Criada em 2002 por Karl Lagerfeld, que morreu em 2019, o lendário director artístico da Chanel, a marca de luxo francesa mais famosa do mundo, a colecção Métiers d’Art celebra a excelência das suas várias criações artesanais. Cada desfile tem como objectivo, a cada ano, mostrar a extensão do know-how francês no artesanato da moda. É assim que a Chanel trabalha para proteger o artesanato francês e europeu. Depois de Edimburgo, Xangai, Tóquio ou Nova York, a marca de luxo escolheu a capital artística africana, Dakar, que está constantemente a imaginar e a melhorar, o que lhe confere um lugar excepcional em África. Dakar é a nova cidade de artistas chiques, Kehinde Wiley, o prestigiado pintor americano de origem nigeriana por parte do pai, tem ali uma sumptuosa residência artística. É uma vitrina de artesanato, arte e cultura que soube repensar-se preservando a sua cultura. A Chanel disse num comunicado à imprensa que, ao escolher Dakar, “pretende fazer com que o know-how das suas profissões de arte (Métiers d’art) ressoe com a energia artística e cultural da cidade”. Aplaudimos, portanto, que a Chanel tenha escolhido esta cidade para criar um projecto baseado no encontro e no respeito mútuo.

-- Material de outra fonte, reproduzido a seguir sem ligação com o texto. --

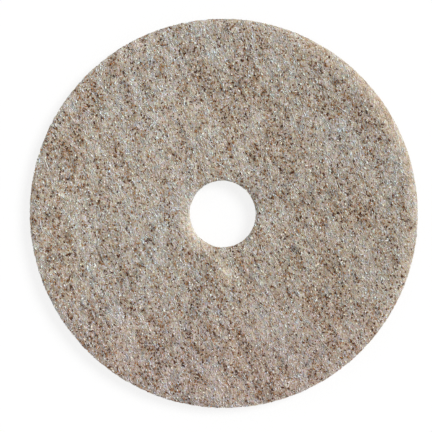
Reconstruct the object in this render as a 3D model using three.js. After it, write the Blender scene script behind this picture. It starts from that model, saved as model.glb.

Actualmente, Dakar não representa um mercado para a Chanel como Xangai, Tóquio ou Nova York, mas a marca está ciente de que a África é um mercado em desenvolvimento no futuro. Com este desfile histórico, ela está, portanto, posicionando-se para o futuro e anunciando a sua intenção de ir além de um desfile de 20 minutos e de marketing oportunista. O seu compromisso, já bem visível nas criações apresentadas no desfile, é promover os benefícios do artesanato e da arte africana através de exposições, workshops e debates. Este momento de moda permitiu marcar encontros e explorações artísticas em torno do cinema, da dança, da literatura. A Chanel também organizará a primeira exposição da Galerie du 19M no estrangeiro em Dakar. A exposição imaginada em colaboração com artistas senegaleses estará no Institut fondamental d’Afrique noire (Instituto Fundamental da África Negra) e abrirá as suas portas no dia 10 de janeiro. E vai se es- tabelecer em Paris no le19M em maio. A Chanel anunciou ainda que pretende criar programas de formação em Paris nas suas artes excepcionais para estudantes e professores senegaleses.

Portanto, não é uma escolha insignificante apresentar a colecção Métiers d’art de Chanel 2022/23 dentro do antigo tribunal da cidade (ancien Palais de Justice). É uma escolha simbolicamente forte para a cidade de um continente que aspira a mais justiça e que questiona cada vez mais as suas relações com os seus antigos colonizadores. É também uma escolha que pode ser vista como uma exigência de equidade e uma advertência contra a apropriação cultural. E a Chanel acertou em responder que está preocupada em “encontrar o tom certo”. Porque o mundo mudou e vai mudar mais. É por isso que a prestigiosa marca reuniu todos os talentos interessados e que estão envolvidos na efervescência criativa de Dakar: coreógrafos, encenadores, músicos e escritores, para vencer a sua aposta. O desfile foi limitado a 800 convidados escolhidos minuciosamente em todo o mundo, ou seja, cerca de uma centena de clientes, tantos da media e personalidades do mundo da cultura.

O desfile ofereceu-nos uma profusão de cores vivas e estampas inspiradas na energia dos anos 1970, que se misturam aos códigos emblemáticos da Maison de Luxe: camélias, pérolas entrelaçadas, abundantes botões de pedraria e lantejoulas deslumbrantes, reinventados por Virginie Viard, a nova directora artística da Chanel, que está determinada a continuar o diálogo criativo com os artesãos da Chanel Maisons d’art. Foi um desfile lindo, a África estava lá, tanto em espírito quanto em corpo. A cor preta da Chanel difundia toda a sua luz, não era sinônima de sobriedade, mas de esplendor. O estilo da mulher senegalesa foi homenageado. Pharrell Williams estava feliz por viver este momento tão esperado, ele é um dos que lutou durante anos com Karl Lagerfeld para que a marca de luxo francesa o concretizasse em África. Naomi Campbell sorria de orgulho, as minhas amigas Khadja Nin e Anna Getaneh também. O mano mais velho Alain Mabanckou, grande defensor atento da África, também estava presente e Kehinde Wiley também, ele estava sereno e optimista.